On Monoliths and Dimensions, Sunn O))) expanded their sonic palette to include a Viennese women’s choir, avant-garde trombonist Stewart Dempster, and arrangements by composer Eyvind Kang. Perhaps the most unusual contribution comes from Sun Ra and John Coltrane sideman Julian Priester, who can be heard to most striking effect on the 16-minute album closer “Alice,” a song dedicated to Alice Coltrane. That track alone seems to have elicited more purple prose from critics and bloggers than any single Sunn O))) album, and if you hear it you’ll understand why. Resembling modern composition more than metal, the track winds down with a duet between Priestley’s trombone and a harpist in a finale so improbably lovely it must have surprised even Anderson and O’Malley. Though the doom duo’s drones are present throughout the album, grounding it in their by now familiar sound, it could be they’ve reached some sort of pinnacle with the Sunn O))) brand, and one can only wonder where they’ll go from here.
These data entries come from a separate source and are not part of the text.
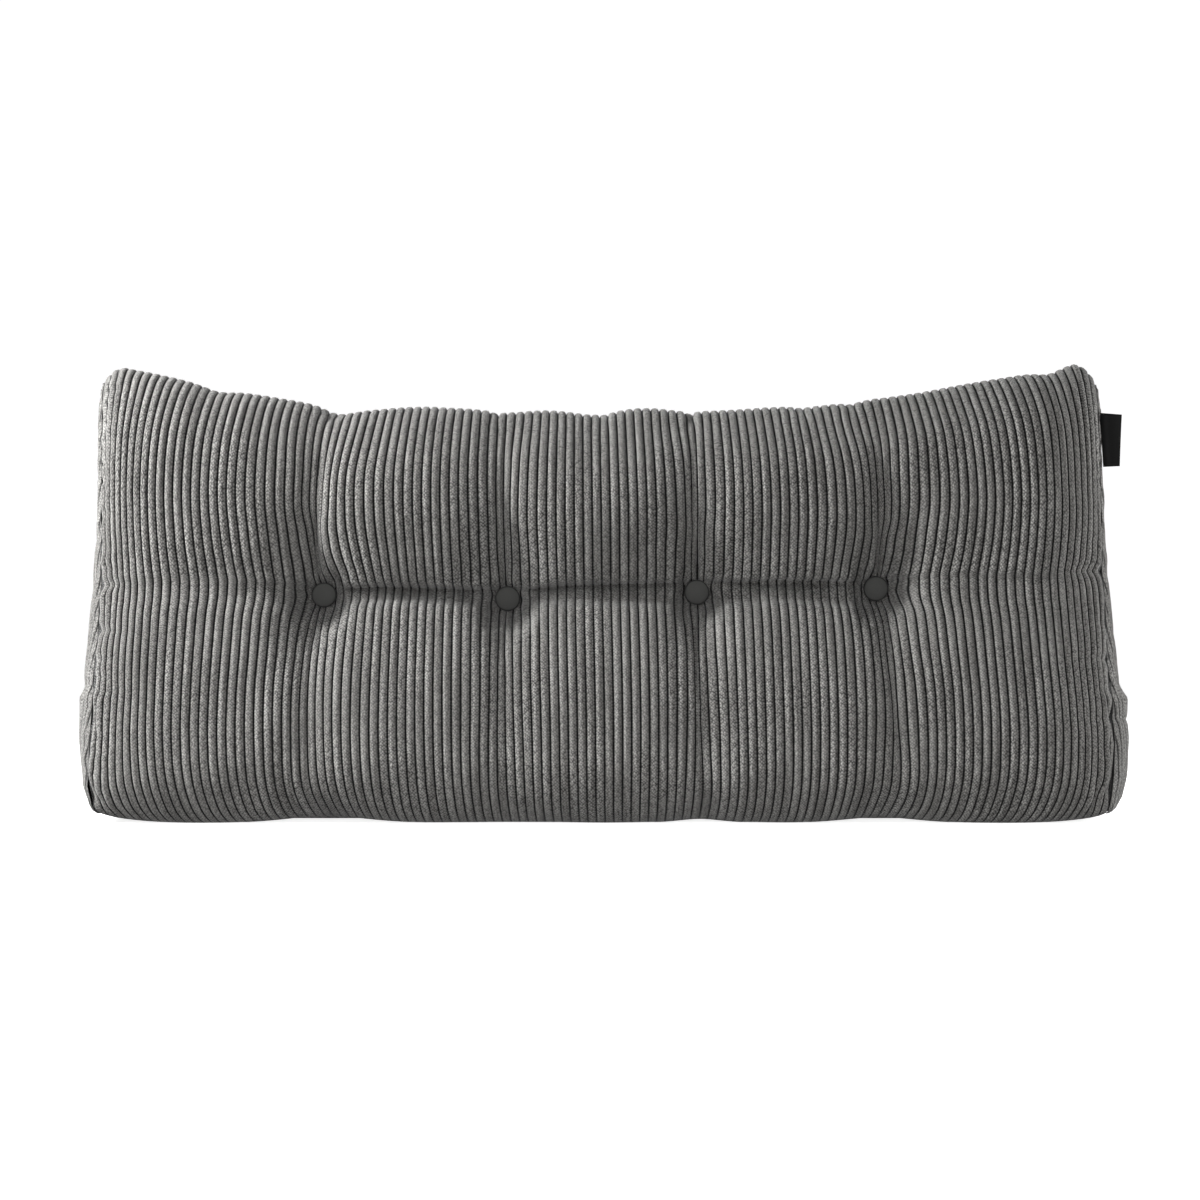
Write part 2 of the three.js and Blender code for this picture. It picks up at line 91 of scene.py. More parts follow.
# One row for each line that runs across the wrap, from the foot of the front over the top to the foot of
# the back. y z: halfway between two buttons. soft: outside the outer buttons. end: at the side seam. dip:
# how far a button draws the line in and up, and how far that spreads. pinch: how far it draws the wales
# beside it together. draw: how far the outer buttons draw in the cloth beyond them. span: width over the
# cloth's own. ear, rib, tuck: shares of the corners' rise, the wales' height and the tuck's rise. steps:
# mesh rows up to the next line.
LINE_WORDS = (
    "y z soft_y soft_z end_y end_z dip_y dip_z dip_width pinch draw span ear rib tuck steps".split()
)
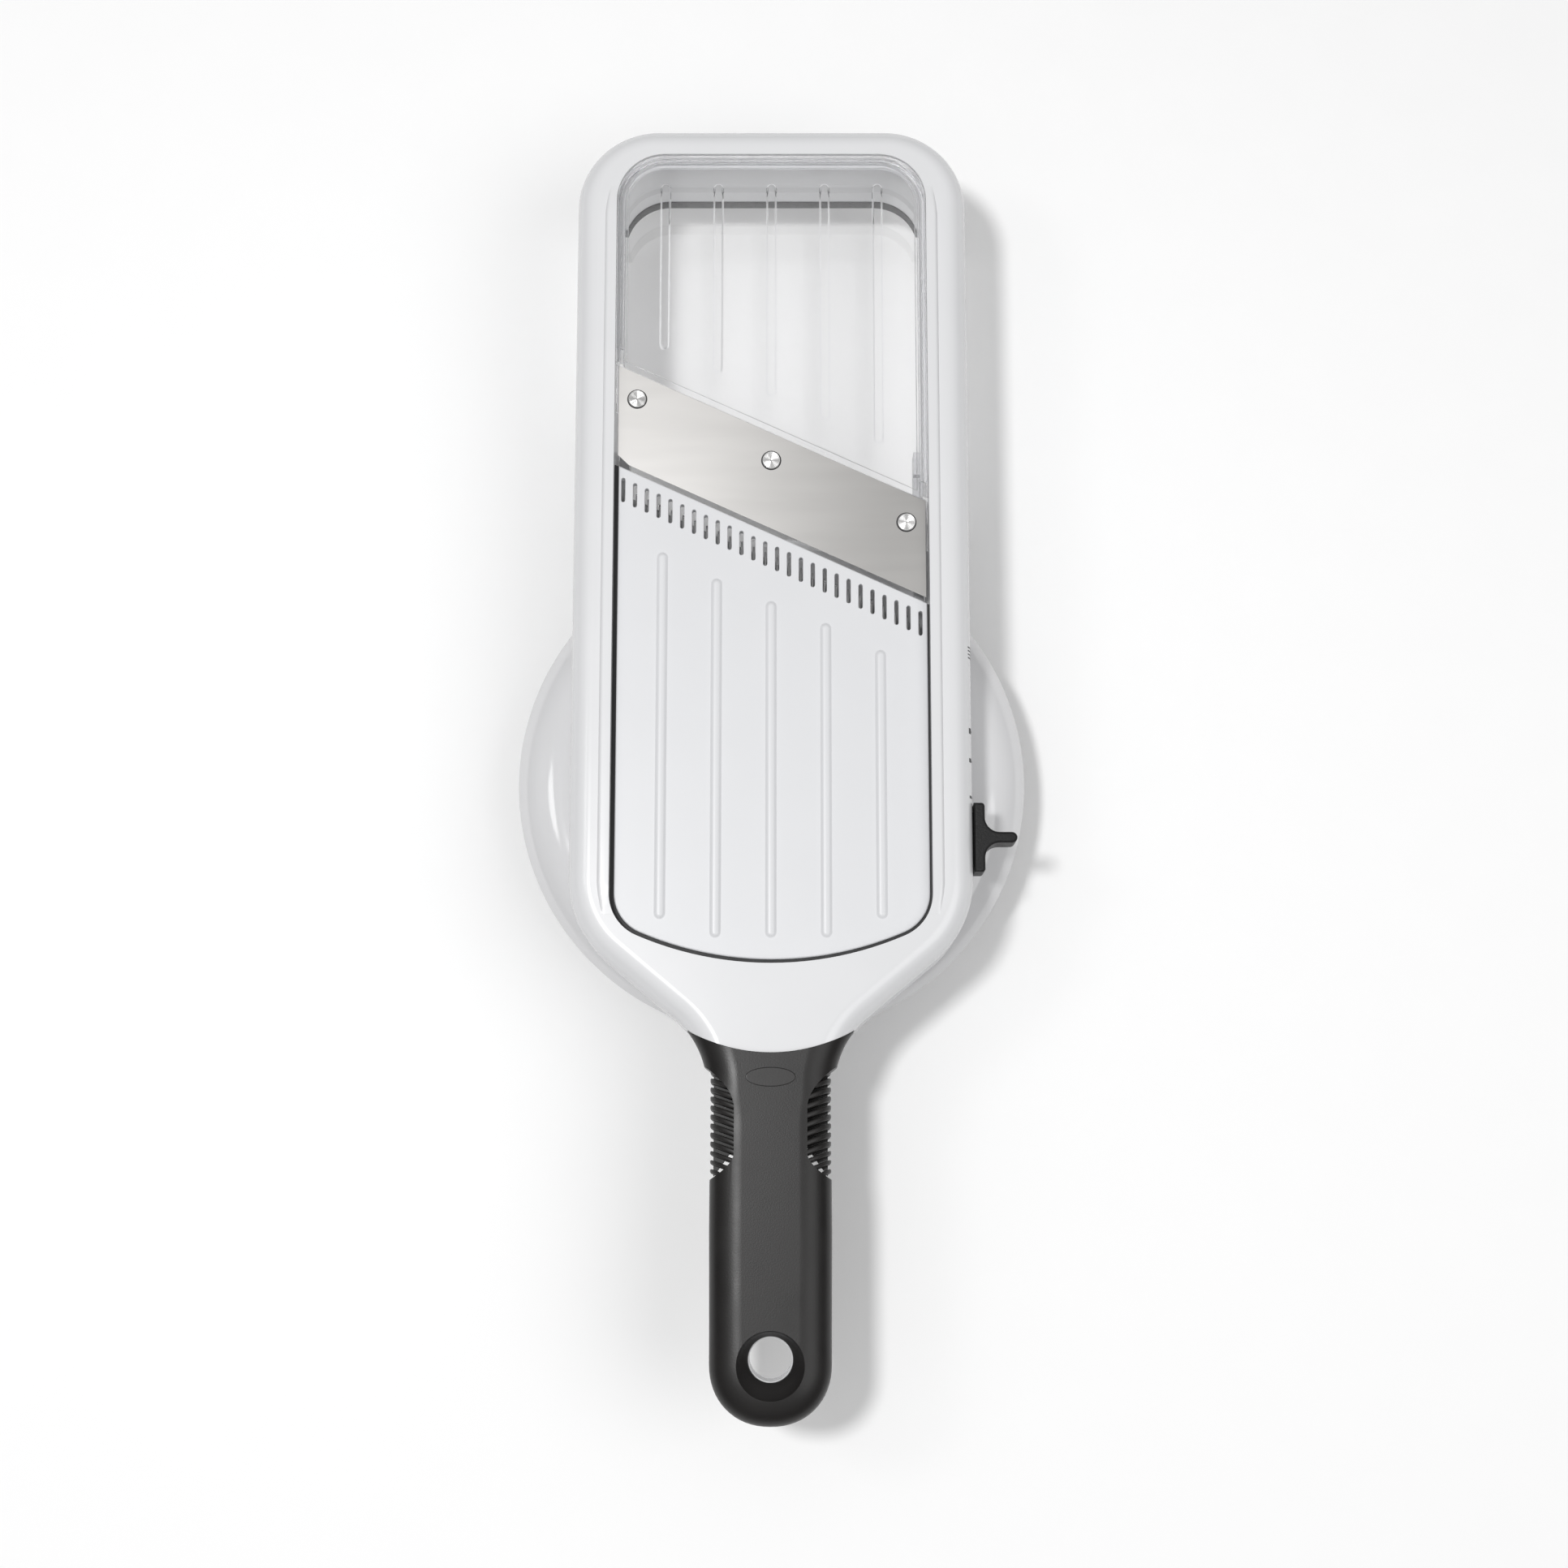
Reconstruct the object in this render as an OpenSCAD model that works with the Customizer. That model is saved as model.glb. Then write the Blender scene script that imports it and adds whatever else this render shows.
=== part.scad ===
// Handheld mandoline slicer, standing level on the knob of its own food holder.
// Millimetres. +X right, +Y towards the far end of the runway, +Z up, floor at z = 0.

/* [Frame] */
// half width of the outer frame
frame_half_w = 53; // [52.6:0.1:53.2]
// radius of the far corners of the frame
far_corner_r = 22; // [20:0.5:24]
// radius of the rounded upper rim
rim_r = 6; // [4:0.5:6.5]
// height of the frame's lower edge
frame_bottom = 31; // [31:0.1:31.2]
// height of the frame's top face
frame_top = 54.2; // [54:0.1:54.6]
// height of the raised bead beside the runway
bead_top = 55; // [54.8:0.1:55.4]
// wall thickness of the frame
wall = 2.2; // [1.9:0.1:2.3]

/* [Runway] */
// half width of the opening in the frame
open_half_w = 42.1; // [42:0.05:42.2]
// height of the blade and ramp surface
runway_z = 51; // [50.8:0.1:51.2]
// gap between the deck and the opening
deck_gap = 0.45; // [0.35:0.05:0.7]
// thickness of the deck plate
deck_t = 2.5; // [2:0.1:2.6]
// width of the long ridges
ridge_w = 3; // [2:0.2:3.6]
// thickness of the clear ramp
ramp_t = 2.6; // [2:0.1:3]

/* [Blade] */
// thickness of the blade
blade_t = 0.9; // [0.6:0.1:1]
// radius of the rivet heads
rivet_head_r = 2.7; // [2.2:0.1:3]

/* [Adjuster] */
// travel of the thumb lever from lock to the last stop
lever_travel = 48.6; // [46:0.2:48.6]
// how far the deck drops over the whole lever travel
deck_drop = 6.8; // [6:0.1:6.8]
// how far the julienne comb rises over the whole lever travel
comb_lift = 6.4; // [6:0.1:6.4]
// radius of the steel guide pins
pin_r = 1.5; // [1.4:0.05:1.5]
// radial clearance of a pin in its slot
pin_play = 0.05; // [0.03:0.01:0.08]

/* [Julienne comb] */
// number of julienne blades
comb_count = 26; // [20:1:26]
// distance between two julienne blades
comb_pitch = 3.175; // [3.1:0.025:3.2]

/* [Grip] */
// half width of the grip
grip_half_w = 15.6; // [15:0.1:16]
// radius of the hang hole
hang_r = 5.4; // [5:0.1:5.6]
// number of flexible fins on each side of the grip
fin_count = 12; // [8:1:12]

/* [Food holder] */
// radius of the brim
brim_r = 69.3; // [67:0.1:70]
// thickness of the brim
brim_t = 2.2; // [1.8:0.1:2.4]
// radius of the knob's crown
crown_r = 34; // [32:0.5:36]
// radius of a prong
prong_r = 0.75; // [0.6:0.05:0.9]

/* [Hidden] */

smooth = 96;
small = 32;
over = 0.5;

far_y = 173.5;
corner_y = far_y - far_corner_r;
corner_x = frame_half_w - far_corner_r;
open_far_y = 165.3;
open_corner_r = 13;
open_near_y = -56.7;
near_arc_r = 88;
near_corner_r = 12;
shoulder_r = 28;
shoulder_x = frame_half_w - shoulder_r;
shoulder_y = -34;
shoulder_turn = 50;
taper_len = 34;
taper_half = shoulder_r - 0.3;
bead_w = 2.9;
grip_joint_r = 43;
grip_joint_y = -36.7;

cavity_in = 44.4;
cavity_out = 50.9;
cavity_top = 51.6;
foot_z = 20;
foot_in = 0.5;
foot_out = 2.6;
foot_y = 156;

blade_slope = 0.46;
blade_angle = atan(blade_slope);
blade_far_y = 86.8;
blade_near_y = 60.2;
blade_half_w = 41.3;
rivet_x = [-36.2, 0, 36.2];
rivet_hole_r = 1.5;
ramp_tuck = 13;
deck_edge_y = 58.7;

cam_in = 45.2;
cam_out = 48;
cam_low = 32.7;
cam_high = 49.8;
cam_near = -46.3;
cam_far = 85.2;
near_pin_y = 8.5;
near_pin_z = 46.5;
mid_pin_y = 26.5;
mid_pin_z = 42.5;
comb_pin_y = 82;
comb_pin_z = 36;
comb_low = 31.6;
comb_t = 3.8;
comb_mid_y = 52.4;
comb_slope = 0.4625;
comb_half = 3.03;
lug_in = 38.4;
lug_half = 2;
tie_y0 = -46;
tie_y1 = -42.6;
tie_z0 = 37.6;
tie_z1 = 40.4;
tie_mid_y = (tie_y0 + tie_y1) / 2;
tie_mid_z = (tie_z0 + tie_z1) / 2;
lever_y = -23.2;
lever_screw_y = [lever_y - 5, lever_y + 5];
lever_screw_z = 46.1;

grip_z = 46;
grip_t = 18;
grip_end_y = -157.9;
hang_y = -156.8;
tang_half_w = 7.5;
tang_z0 = 42;
tang_z1 = 50;
ring_r = 7;
ring_z0 = 38;
ring_z1 = 51;
dish_r = 8.8;

holder_y = -4.3;
brim_top = 30.8;
brim_flat_r = 52;
prong_top = 37;
prong_rings = [[10, 5], [22, 10]];
holder_screw_r = 31;
holder_screw_turn = [30, 150, 270];

ridge_x = [-29, -14.5, 0, 14.5, 29];
deck_ridge_far = [53.5, 46.3, 40.1, 34.1, 26.8];
deck_ridge_near = [-45, -49.9, -49.9, -49.9, -45];
ramp_ridge_near = [110.5, 103.8, 97.1, 90.5, 83.9];
ramp_ridge_far = 158.3;
cover_screw_x = 50;
cover_screw_y = [60, 100, 140];
tab_x = [-15, 15];
ledge_x = 41;

// white, charcoal, steel, clear and black
white = [0.93, 0.94, 0.95];
charcoal = [0.2, 0.2, 0.21];
steel = [0.7, 0.71, 0.73];
clear_grey = [0.8, 0.8, 0.86, 0.5];
black = [0.07, 0.07, 0.08];

// ---- shared outlines ----

// half of the frame's section: a slab of the given half width with a rounded upper rim
module slab_section(half, low = frame_bottom) {
    translate([0, low])
        square([half - rim_r, frame_top - low]);
    translate([0, low])
        square([half, frame_top - rim_r - low]);
    translate([half - rim_r, frame_top - rim_r])
        circle(r = rim_r, $fn = smooth);
}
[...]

For all that’s been said and written about the band, you can really find out all you need to know by attending one of their shows. If nothing else, you may marvel and envy the almost primitive boneheadedness of this simple idea they struck upon, and be amazed at how far they’ve advanced it. Give yourself over to the volume and spectacle, and try to connect with a fading quality Anderson keeps coming back to in our interview: mystery.

“That’s kind of a personal crusade we’re on,” he says. “With everything being available on the Internet, there’s no mystery with music and bands anymore. There are thousands of bands playing 10 songs of verse-chorus-verse stuff in jeans and T-shirts every night. And I’m not saying we’re better, or that stuff doesn’t need to keep happening. I still go to these shows and love them and I will till the day I die. The bottom line is we want to create something unique and memorable.”